A deterministic function will always generate the same outputs when given equal input data.
This is an essential condition for any blockchain since achieving consensus is only possible if transactions provide the same result each time they are done, regardless of who starts them or where they occur.
Proof of Solvency
The two components of a cryptocurrency exchange’s proof of solvency are the audit outputs and an attestation that can be used to validate that the auditing software was run in a trustworthy environment.
The end outcome of the audit is either true or false (a binary integer). If reserves outweigh obligations, it is true; otherwise, it is untrue. The attestation acts as a signature for the program hashes and platform measurements.

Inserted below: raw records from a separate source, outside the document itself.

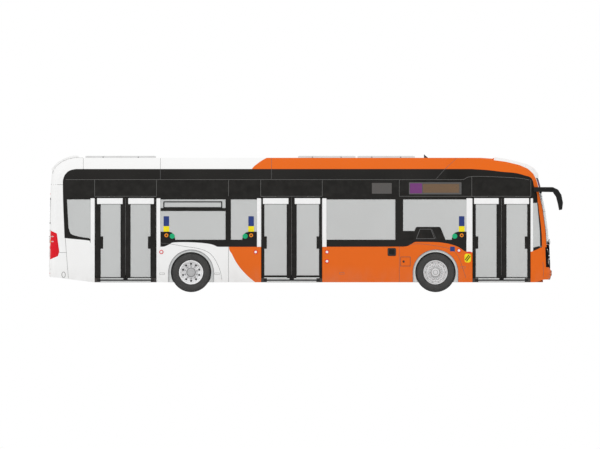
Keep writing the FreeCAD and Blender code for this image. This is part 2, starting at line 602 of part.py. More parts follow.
# ---------------------------------------------------------------- doors
LUG_Z = (1049.0, 1346.0)    # height of the grip plate that stands into each pane
LUG_W = 66.0
UPPER_ARM_Z = LEAF_TOP + ARM_CLEAR
LOWER_ARM_Z = FLOOR_TOP + ARM_CLEAR
DRIVE_Z = UPPER_ARM_Z + ARM_THICK + ARM_CLEAR
BRACKET = 30.0              # height of the brackets that carry a leaf on its arms
BRACKET_R = 22.0
PIVOT_S = POST_S + ARM


def door_block(s0, s1, d0, d1, z0, z1):
    """A box in door axes: s from the jamb, d inwards from the wall's outer face."""
    return Part.makeBox(s1 - s0, d1 - d0, z1 - z0, V(s0, d0, z0))


def door_leaf(width, stile, rail):
    """Frame of a leaf with its brackets, and its pane, in door axes."""
    s0, s1 = LEAF_EDGE, LEAF_EDGE + width
    g0, g1 = s0 + stile, s1 - STILE_LEAD
    z0, z1 = LEAF_BOTTOM + rail, LEAF_TOP - LEAF_HEAD
    frame = door_block(s0, s1, 0, LEAF_THICK, LEAF_BOTTOM, LEAF_TOP)
    frame = frame.cut(door_block(g0, g1, -5, LEAF_THICK + 5, z0, z1))
    frame = frame.fuse(door_block(g0, g0 + LUG_W, 0, LEAF_THICK, *LUG_Z))
    pane = door_block(g0 + GAP, g1 - GAP, 4, 4 + GLASS, z0 + GAP, z1 - GAP)
    pane = pane.cut(door_block(g0, g0 + LUG_W + GAP, -5, LEAF_THICK, LUG_Z[0] - GAP, LUG_Z[1] + GAP))
    for low in (LEAF_BOTTOM, LEAF_TOP - BRACKET):
        foot = door_block(PIVOT_S - BRACKET_R, PIVOT_S + BRACKET_R, LEAF_THICK - 1, POST_D,
                          low, low + BRACKET)
        eye = Part.makeCylinder(BRACKET_R, BRACKET, V(PIVOT_S, POST_D, low))
        frame = frame.fuse(foot).fuse(eye)
        frame = frame.cut(Part.makeCylinder(PIN_R + RUN, BRACKET + 2, V(PIVOT_S, POST_D, low - 1)))
    return frame.removeSplitter(), pane


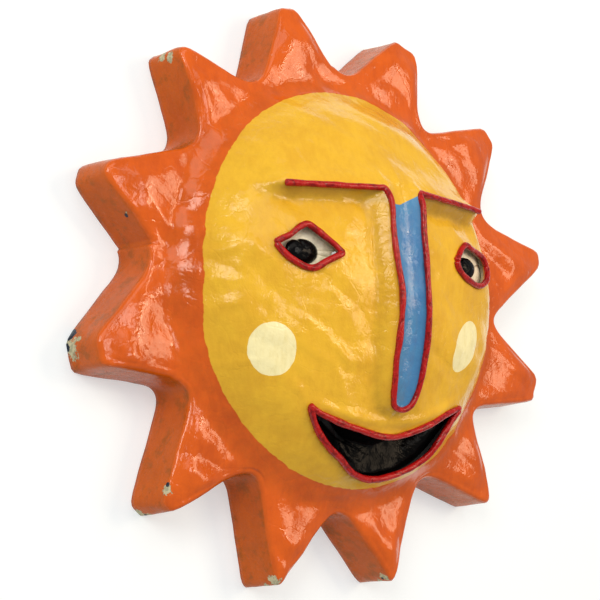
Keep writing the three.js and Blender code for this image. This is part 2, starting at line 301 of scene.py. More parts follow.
@dataclass(frozen=True)
class Outline:
    """Outline of the sun: straight flanks and blunt tips with rounded joins, as a reach from the centre in mm."""

    rays: tuple[Ray, ...] = (
        Ray(104, 286, 26, 89, 217), Ray(71, 291, 36, 58, 218), Ray(41.2, 304, 29, 26.9, 228),
        Ray(11.8, 319, 22, -3.6, 218), Ray(-16.8, 307, 32, -32, 213), Ray(-45.6, 296, 15, -61.2, 203),
        Ray(-78.7, 289, 9, -93.6, 206), Ray(-107.8, 289, 9, -124, 204), Ray(-135.7, 287, 18, -152.4, 205),
        Ray(-165.3, 281, 29, 175.8, 217), Ray(162.4, 281, 19, 144.2, 210), Ray(133, 283, 14, 119, 214),
    )
    tip_rounding: float = 9
    valley_rounding: float = 34
    valley_widening: float = 3
    ray_window: float = 40
    window_fall: float = 150

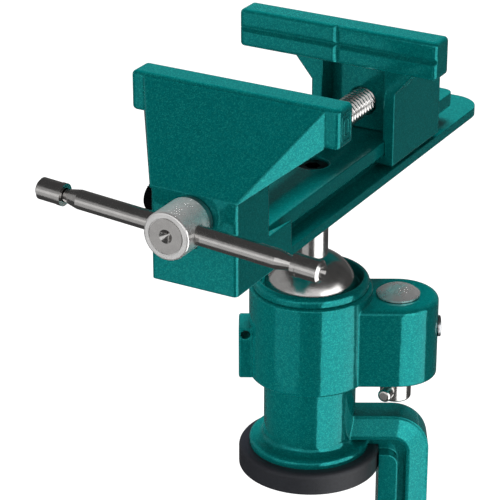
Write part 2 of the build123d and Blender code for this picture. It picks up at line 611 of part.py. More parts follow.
def rubber_foot():
    """Rubber cup round the foot flange, flat where the arm passes."""
    foot = post(RUBBER_RADIUS, 0, RUBBER_HEIGHT)
    foot = fillet(foot.edges().group_by(Axis.Z)[-1], RUBBER_ROUND)
    foot -= post(FOOT_RADIUS + STATIC_FIT, RUBBER_FLOOR, RUBBER_HEIGHT + 1)
    return foot - block(ARM_INNER - STATIC_FIT, 99, -99, 99, -1, 99)


def lock_hole(radius):
    """Cross hole of the lock bar."""
    hole = Rot(0, 0, LOCK_BAR_TURN) * bar_y(radius, -LOCK_SHAFT_RADIUS * 2, LOCK_SHAFT_RADIUS * 2)
    return Pos(BOSS_FROM_POST, 0, LOCK_BAR_HEIGHT) * hole


def lock_shaft():
    """Shaft with an eccentric waist that drives the plunger, and a cross-drilled foot."""
    low, high = PLUNGER_HEIGHT - LOCK_WAIST_HALF, PLUNGER_HEIGHT + LOCK_WAIST_HALF
    shaft = post(LOCK_SHAFT_RADIUS, LOCK_SHAFT_FOOT, low)
    shaft = fillet(shaft.edges().group_by(Axis.Z)[0], 1.0)
    shaft += post(LOCK_SHAFT_RADIUS, high, BOSS_TOP)
    shaft = Pos(BOSS_FROM_POST, 0, 0) * shaft
    shaft += post(LOCK_ECCENTRIC_RADIUS, low - 1, high + 1, x=BOSS_FROM_POST - LOCK_ECCENTRIC_THROW)
    shaft -= post(CAP_SPIGOT_RADIUS + STATIC_FIT, BOSS_TOP - CAP_SPIGOT_LENGTH, BOSS_TOP + 1, x=BOSS_FROM_POST)
    return shaft - lock_hole(LOCK_BAR_RADIUS + HANDLE_HOLE_CLEARANCE)


def lock_cap():
    """Domed head on the lock shaft's top."""
    low = BOSS_TOP + CAP_GAP
    edge = low + CAP_RIM
    rise = CAP_HEIGHT - CAP_RIM
    crown = (CAP_RADIUS**2 + rise**2) / (2 * rise)
    dome = Pos(0, 0, edge + rise - crown) * Sphere(crown) & post(CAP_RADIUS, edge, edge + CAP_HEIGHT)
    spigot = post(CAP_SPIGOT_RADIUS, BOSS_TOP - CAP_SPIGOT_LENGTH + STATIC_FIT, low)
    return Pos(BOSS_FROM_POST, 0, 0) * (post(CAP_RADIUS, low, edge) + dome + spigot)


def lock_plunger():
    """Pin between the eccentric and the ball, hollowed to the ball's curve."""
    outer = BOSS_FROM_POST - LOCK_ECCENTRIC_RADIUS - LOCK_ECCENTRIC_THROW - PLUNGER_GAP
    inner = SEAT_RADIUS + 2 * PLUNGER_GAP
    return bar_x(PLUNGER_RADIUS, inner, outer, z=PLUNGER_HEIGHT) - ball_space(PLUNGER_GAP)


def lock_keeper():
    """Low-headed screw that closes the plunger's bore and keeps the shaft in height."""
    face = BOSS_FROM_POST + BOSS_RADIUS
    tip = BOSS_FROM_POST + LOCK_ECCENTRIC_RADIUS + LOCK_ECCENTRIC_THROW + PLUNGER_GAP
    head = bar_x(PLUG_HEAD_RADIUS, face, face + PLUG_HEAD_HEIGHT)
    head = fillet(head.edges().group_by(Axis.X)[-1], 0.5)
    keeper = head + bar_x(PLUG_SHANK_RADIUS, tip + PLUG_DOG_LENGTH, face)
    keeper += bar_x(PLUG_DOG_RADIUS, tip, tip + PLUG_DOG_LENGTH)
    return Pos(0, 0, PLUNGER_HEIGHT) * keeper


def at_lock_bar(part):
    """Lock bar frame, +y pointing away along the bar, to base frame."""
    return Pos(BOSS_FROM_POST, 0, LOCK_BAR_HEIGHT) * Rot(0, 0, LOCK_BAR_TURN) * part


def lock_bar():
    """Plain bar through the lock shaft."""
    half_cap = LOCK_BAR_CAP_LENGTH / 2
    return bar_y(LOCK_BAR_RADIUS, half_cap - LOCK_BAR_NEAR, LOCK_BAR_FAR - half_cap)


def lock_bar_cap():
    """Cap of the lock bar, its closed end at y = 0, turned towards -y."""
    length = LOCK_BAR_CAP_LENGTH
    cap = bar_y(LOCK_BAR_CAP_RADIUS, 0, length)
    cap = fillet(cap.edges().group_by(Axis.Y)[0], 1.0)
    return cap - bar_y(LOCK_BAR_RADIUS + STATIC_FIT, length / 2, length + 1)


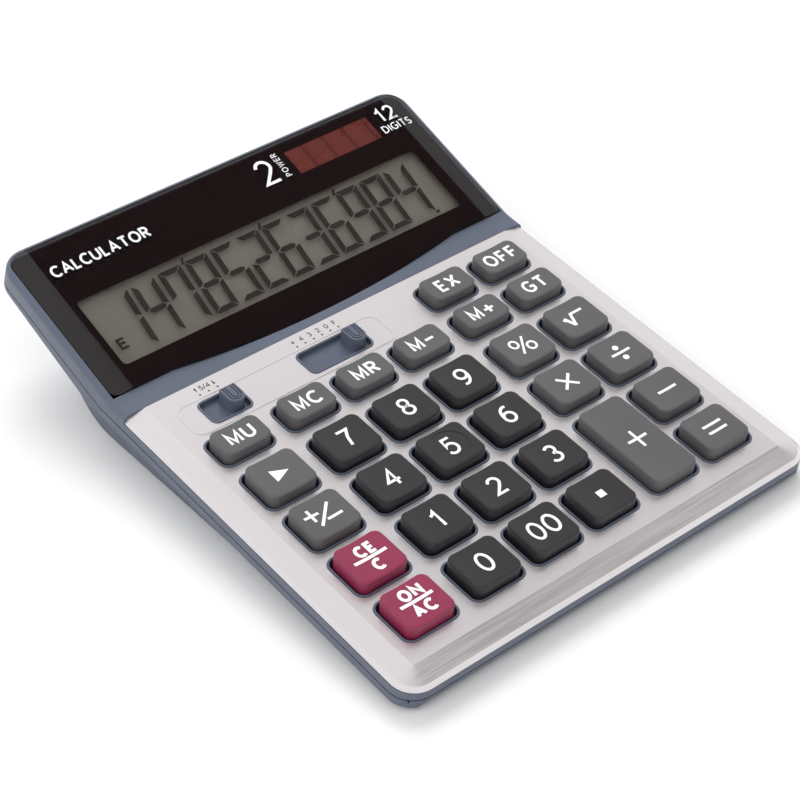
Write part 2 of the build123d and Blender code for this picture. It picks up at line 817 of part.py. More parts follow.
# ================================================================ slide switches
def knob_plan(centre, inset, mode=Mode.ADD):
    """Knob seen from above, moved inwards by inset: round at the front, straight at the back."""
    radius = knob_width / 2
    round_v = switch_v - knob_length / 2 + radius
    back_v = switch_v + knob_length / 2
    with Locations((centre, round_v)):
        Circle(radius - inset, mode=mode)
    with Locations((centre, (round_v + back_v) / 2)):
        Rectangle(knob_width - 2 * inset, back_v - round_v, mode=mode)


under_slider = slider_top + slider_thickness + part_gap
switches = [("round_switch", round_knob_x, round_slider_width),
            ("decimal_switch", decimal_knob_x, decimal_slider_width)]
for name, centre, slider_width in switches:
    with BuildPart() as knob:
        with BuildSketch(deck.offset(-slider_top)):
            with Locations((centre, switch_v)):
                Rectangle(slider_width, slider_length)
        extrude(amount=-slider_thickness)
        with BuildSketch(deck.offset(-slider_top)) as plan:
            knob_plan(centre, 0)
            fillet(plan.vertices().group_by(Axis.Y)[-1], knob_corner)
        extrude(amount=slider_top + knob_height)
        fillet(knob.faces().sort_by(deck_up)[-1].edges(), knob_edge)
        # grooves between the ridges, open at the back
        for inset in ridge_insets:
            with BuildSketch(deck.offset(knob_height)):
                knob_plan(centre, inset)
                knob_plan(centre, inset + groove_width, Mode.SUBTRACT)
            extrude(amount=-groove_depth, mode=Mode.SUBTRACT)
    save(knob, name + "_knob")

    with BuildPart() as wiper:
        with BuildSketch(deck.offset(-under_slider)):
            with Locations((centre, switch_v)):
                Rectangle(10, 6)
        extrude(amount=-contact_thickness)
        with BuildSketch(deck.offset(-under_slider)):
            with Locations((centre, switch_v)):
                with GridLocations(7.6, 3.2, 2, 2):
                    Rectangle(0.4, 1.6)
        extrude(amount=under_slider - board_top + fit_gap)
    save(wiper, name + "_wiper")

# ================================================================ window, mask, display
with BuildPart() as display_lens:
    rim = window_outline(0, lens_corner_back, lens_corner_front)
    extrude(rim, amount=-lens_thickness)
    # crown, flat in the middle and falling to the rim at both sides
    extrude(rim, amount=lens_proud)
    facet_start = lens_half_width - facet_width
    for sign in (-1, 1):
        with BuildSketch(head_cross):
            with BuildLine():
                Polyline((sign * facet_start, lens_proud), (sign * (lens_half_width + 1), -0.05),
                         (sign * (lens_half_width + 1), 3), (sign * facet_start, 3), close=True)
            make_face()
        extrude(amount=200, both=True, mode=Mode.SUBTRACT)
save(display_lens, "display_lens")

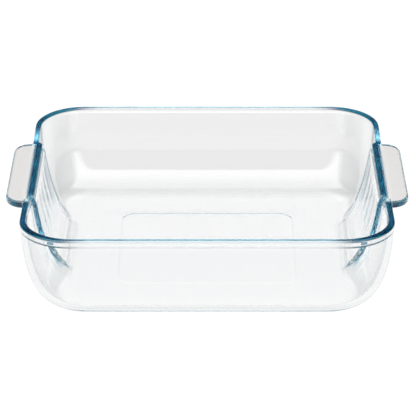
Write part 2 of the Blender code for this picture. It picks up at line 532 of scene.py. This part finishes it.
RIM_HIGHLIGHT = Vector((0.5, 0.8, 0.9))     # painted highlight where light escapes from the rim at the ends
BACK_HIGHLIGHT = 55.5 * MM, 4 * MM, 12 * MM     # middle, inner and outer reach along y
FRONT_HIGHLIGHT = -44 * MM, 2 * MM, 6 * MM

# A thin painted dark line of shade along the lip's lower edge, at the front and round the ends.
FRONT_LIP = LIP_BOTTOM, 0.25 * MM, 0.75 * MM    # middle, inner and outer reach along z
FRONT_LIP_Y = -TAB_START, -TAB_START - 2 * MM
FRONT_LIP_PAINT = 0.22                 # on the long side; it is full at the ends
# Painted shade on the lip along the back.
BACK_LIP_SHADE = Vector((0.86, 0.86, 0.87))
BACK_LIP = (LIP_BOTTOM + LIP_TOP) / 2, 0.6 * MM, 1.2 * MM
BACK_LIP_Y = 90 * MM, 95 * MM

STEP_TINT_AND_SHADE = Vector((0.02, 0.15, 0.27))     # the pocket's steps, inside; this and the colour at their foot below are blue with painted shade
STEP_FOOT_TINT_AND_SHADE = Vector((0.15, 0.46, 0.6))
STEP_LINE = POCKET_HALF_WIDTH + POCKET_STEP / 3, 0.9 * MM, 2.7 * MM   # along y
STEP_X = 80 * MM, 88 * MM
STEP_Z = 7 * MM, 13 * MM
STEP_FOOT_Z = 24 * MM, 32 * MM
INSIDE_TURN = 0, 0.1                   # of how far the normal faces the middle of the dish


def rim_colour(y, turn):
    """The rim's colour at the dish's ends: blue darkened with painted shade, with two painted
    highlights.
    """
    colour = RIM_SIDE.lerp(RIM_CORE, rise(turn, *RIM_TOP_TURN))
    return colour.lerp(RIM_HIGHLIGHT, max(near(y, *BACK_HIGHLIGHT), near(y, *FRONT_HIGHLIGHT)))


def edge_tint_and_painted_light(point, normal):
    """Painted colour: the blue of light that takes the long way through an edge, with painted shade
    and painted highlights; clear elsewhere.
    """
    x, y, z = abs(point.x), abs(point.y), point.z
    inside = rise(-(normal.x * point.x / LENGTH + normal.y * point.y / WIDTH), *INSIDE_TURN)
    at_ends = rise(x, *ENDS_X)
    beyond_rim = rise(x, *BEYOND_RIM)
    corner = rise(x, *CORNER_X) * rise(y, *CORNER_Y)
    heel_shade = rise(z, *HEEL_TOP) * rise(normal.z, *HEEL_FROM_UNDERSIDE) * rise(normal.z, *HEEL_TO_INSIDE)
    back_lip_shade = near(z, *BACK_LIP) * rise(point.y, *BACK_LIP_Y) * (1 - inside)
    front_lip_shade = near(z, *FRONT_LIP) * rise(point.y, *FRONT_LIP_Y) * (1 - inside)
    front_lip_shade *= mix(FRONT_LIP_PAINT, 1, at_ends)
    on_step = near(y, *STEP_LINE) * rise(x, *STEP_X) * rise(z, *STEP_Z) * inside
    on_rim = rise(z, *RIM_Z) * (1 - beyond_rim)
    tab_end = beyond_rim * rise(abs(normal.y), *TAB_END_TURN)

    step_tint_and_shade = STEP_FOOT_TINT_AND_SHADE.lerp(STEP_TINT_AND_SHADE, rise(z, *STEP_FOOT_Z))
    long_rim = BACK_RIM.lerp(FRONT_RIM, rise(point.y, *RIM_FRONT_Y))
    rim = long_rim.lerp(rim_colour(point.y, normal.z), at_ends)

    # Painted shade in the corners, at the heel, on the lip, on the tabs and along the steps; the rim
    # is blue with painted shade and painted highlights.
    colour = CLEAR.lerp(CORNER_SHADE, corner)
    colour = colour.lerp(HEEL_SHADE, heel_shade)
    colour = colour.lerp(BACK_LIP_SHADE, back_lip_shade)
    colour = colour.lerp(TAB_SHADE, beyond_rim)
    colour = colour.lerp(step_tint_and_shade, on_step)
    colour = colour.lerp(rim, on_rim)
    return colour.lerp(RIM_SIDE, max(tab_end, front_lip_shade))


def paint_edges(mesh):
    # Stores each vertex's painted colour: blue edges, painted shade and painted highlights.
    colours = mesh.color_attributes.new("edge_tint_and_painted_light", "FLOAT_COLOR", "POINT")
    for vertex, value in zip(mesh.vertices, colours.data):
        value.color = (*edge_tint_and_painted_light(vertex.co, vertex.normal), 1)


def make_glass():
    """Clear glass that turns blue over a long way through it, with painted shade where it is edge on,
    and the vertex paint (blue edges, painted shade, painted highlights) as its base colour.
    """
    material = bpy.data.materials.new("clear_glass")
    material.use_nodes = True
    tree = material.node_tree
    shader = tree.nodes["Principled BSDF"]
    shader.inputs["Roughness"].default_value = 0
    shader.inputs["IOR"].default_value = GLASS_IOR
    shader.inputs["Transmission Weight"].default_value = 1
    edge = tree.nodes.new("ShaderNodeAttribute")
    edge.attribute_name = "edge_tint_and_painted_light"
    layer = tree.nodes.new("ShaderNodeLayerWeight")
    # Painted shade: the colour darkens where the glass is seen edge on.
    edge_on = ramp_node(tree, layer.outputs["Facing"], GRAZING_START, 1)
    grazing_shade = mix_node(tree, "MIX", edge_on, WHITE, GRAZING_SHADE)
    tint = mix_node(tree, "MULTIPLY", 1, edge.outputs["Color"], grazing_shade)
    tree.links.new(tint, shader.inputs["Base Color"])
    absorption = tree.nodes.new("ShaderNodeVolumeAbsorption")
    absorption.inputs["Color"].default_value = DEEP_TINT
    absorption.inputs["Density"].default_value = DEEP_TINT_DENSITY
    output = tree.nodes["Material Output"]
    tree.links.new(absorption.outputs["Volume"], output.inputs["Volume"])
    return material


# ---------------------------------------------------------------- studio
TABLE_WHITE = (1.08, 1.065, 1.06, 1)
TABLE_SHADE = (0.875, 0.865, 0.865, 1)   # in the soft shade behind the dish
TABLE_SIZE = 6
TABLE_DROP = 0.2 * MM                    # below the dish, so that the two don't touch
SHADE_SIDE = 105 * MM, 128 * MM          # the shade fades out between these
SHADE_START = 74 * MM, 87 * MM
SHADE_END = 228 * MM, 243 * MM

# Cards round the dish. Each edge is soft, between two shares of the world's x, y or z direction.
SOFTBOX_WHITE = (2.8, 2.8, 2.8, 1)       # from in front, above the camera, to behind the zenith
SOFTBOX_SIDE = 0.62, 0.7
SOFTBOX_FRONT = -0.92, -0.905
SOFTBOX_BACK = 0.18, 0.24
SOFTBOX_BOTTOM = 0.02, 0.1
ROOM_BLUE = (0.02, 0.06, 0.11, 1)
FRONT_GREY = (0.3, 0.36, 0.42, 1)        # low in front
FRONT_CARD = -0.9, -0.6
FRONT_CARD_SIDE = 0.3, 0.6
BACK_GREY = (0.15, 0.19, 0.23, 1)        # narrow, behind
BACK_CARD = 0.7, 0.8
BACK_CARD_SIDE = 0.12, 0.25
BACK_CARD_BOTTOM = 0.26, 0.33
BACK_CARD_TOP = 0.52, 0.6
HORIZON = -0.02, 0.02

# Light that travels along inside the rim reflects very many times before it gets out.
LIGHT_BOUNCES = 160


def make_floor():
    """A plain white table, lit evenly, with a soft shade behind the dish."""
    bpy.ops.mesh.primitive_plane_add(size=TABLE_SIZE, location=(0, 0, -TABLE_DROP))
    floor = bpy.context.object
    floor.name = "floor"
    material = bpy.data.materials.new("white_table")
    material.use_nodes = True
    tree = material.node_tree
    tree.nodes.clear()
    x, y, _ = axes_of(tree, "Object")
    side = math_node(tree, "ABSOLUTE", x)
    across = fade_node(tree, side, *SHADE_SIDE)
    start = ramp_node(tree, y, *SHADE_START)
    end = fade_node(tree, y, *SHADE_END)
    shade = product(tree, across, start, end)
    colour = mix_node(tree, "MIX", shade, TABLE_WHITE, TABLE_SHADE)
    emission = tree.nodes.new("ShaderNodeEmission")
    tree.links.new(colour, emission.inputs["Color"])
    output = tree.nodes.new("ShaderNodeOutputMaterial")
    tree.links.new(emission.outputs["Emission"], output.inputs["Surface"])
    floor.data.materials.append(material)


def make_world():
    """A softbox overhead and two grey cards, in a dark blue room that is white below the horizon."""
    world = bpy.data.worlds.new("studio")
    bpy.context.scene.world = world
    world.use_nodes = True
    tree = world.node_tree
    x, y, z = axes_of(tree, "Generated")
    side = math_node(tree, "ABSOLUTE", x)

    front_y = fade_node(tree, y, *FRONT_CARD)
    front_side = fade_node(tree, side, *FRONT_CARD_SIDE)
    front = product(tree, front_y, front_side)

    back_y = ramp_node(tree, y, *BACK_CARD)
    back_side = fade_node(tree, side, *BACK_CARD_SIDE)
    back_bottom = ramp_node(tree, z, *BACK_CARD_BOTTOM)
    back_top = fade_node(tree, z, *BACK_CARD_TOP)
    back = product(tree, back_y, back_side, back_bottom, back_top)

    softbox_side = fade_node(tree, side, *SOFTBOX_SIDE)
    softbox_front = ramp_node(tree, y, *SOFTBOX_FRONT)
    softbox_back = fade_node(tree, y, *SOFTBOX_BACK)
    softbox_bottom = ramp_node(tree, z, *SOFTBOX_BOTTOM)
    softbox = product(tree, softbox_side, softbox_front, softbox_back, softbox_bottom)

    colour = mix_node(tree, "MIX", front, ROOM_BLUE, FRONT_GREY)
    colour = mix_node(tree, "MIX", back, colour, BACK_GREY)
    colour = mix_node(tree, "MIX", fade_node(tree, z, *HORIZON), colour, WHITE)
    colour = mix_node(tree, "MIX", softbox, colour, SOFTBOX_WHITE)
    tree.links.new(colour, tree.nodes["Background"].inputs["Color"])


# ---------------------------------------------------------------- camera
CAMERA_ELEVATION = math.radians(25.15)
CAMERA_DISTANCE = 1479.6 * MM
CAMERA_AIM = Vector((0.5 * MM, 0, 30.7 * MM))
SENSOR_WIDTH = 36            # in millimetres, as the focal length is
FOCAL_LENGTH = 198.95192
NEAREST = 0.05
FARTHEST = 50


def make_camera():
    data = bpy.data.cameras.new("camera")
    data.sensor_width = SENSOR_WIDTH
    data.lens = FOCAL_LENGTH
    data.clip_start = NEAREST
    data.clip_end = FARTHEST
    camera = bpy.data.objects.new("camera", data)
    back = Vector((0, -math.cos(CAMERA_ELEVATION), math.sin(CAMERA_ELEVATION)))
    camera.location = CAMERA_AIM + back * CAMERA_DISTANCE
    camera.rotation_mode = "QUATERNION"
    camera.rotation_quaternion = (-back).to_track_quat("-Z", "Y")
    bpy.context.scene.collection.objects.link(camera)
    bpy.context.scene.camera = camera


dish = make_dish(make_glass())
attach(dish, "root")
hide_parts("bowl", "rim", "handle_left", "handle_right")

make_floor()
make_world()
make_camera()
scene = bpy.context.scene
scene.view_settings.view_transform = "Standard"
scene.cycles.max_bounces = LIGHT_BOUNCES
scene.cycles.transmission_bounces = LIGHT_BOUNCES
scene.cycles.glossy_bounces = LIGHT_BOUNCES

Using the Merkle tree’s root, the consumer may confirm that the computation takes its account balance into consideration.
The Goal of PoR
The purpose of proof of reserves is to provide financial transparency regarding a crypto company’s balance sheet, particularly regarding client cash. A third-party audit gives customers confidence that the cryptocurrency firm they are utilizing has enough liquidity to conduct day-to-day operations and, more crucially, client withdrawals.
Proof of reserves (PoR) is a positive step for any crypto corporation, ensuring client cash safety and demonstrating (cryptographically) that the organization has adequate liquidity.
While the approach has certain drawbacks (such as not monitoring firm obligations), it may offer customers comfort and boost their trust. As the crypto business becomes more regulated, every crypto exchange or organization that acts as a custodian on behalf of its clients would benefit from a proof-of-reserves audit.
Final thoughts
Proof of reserves is becoming more popular, particularly in light of the November 2022 collapse of the FTX crypto exchange and recent statements from Binance on the necessity of openness.
It will also become vital as regulators strive to develop industry norms to safeguard consumers since proof of reserves is a secure and transparent means to assure the safety of client cash.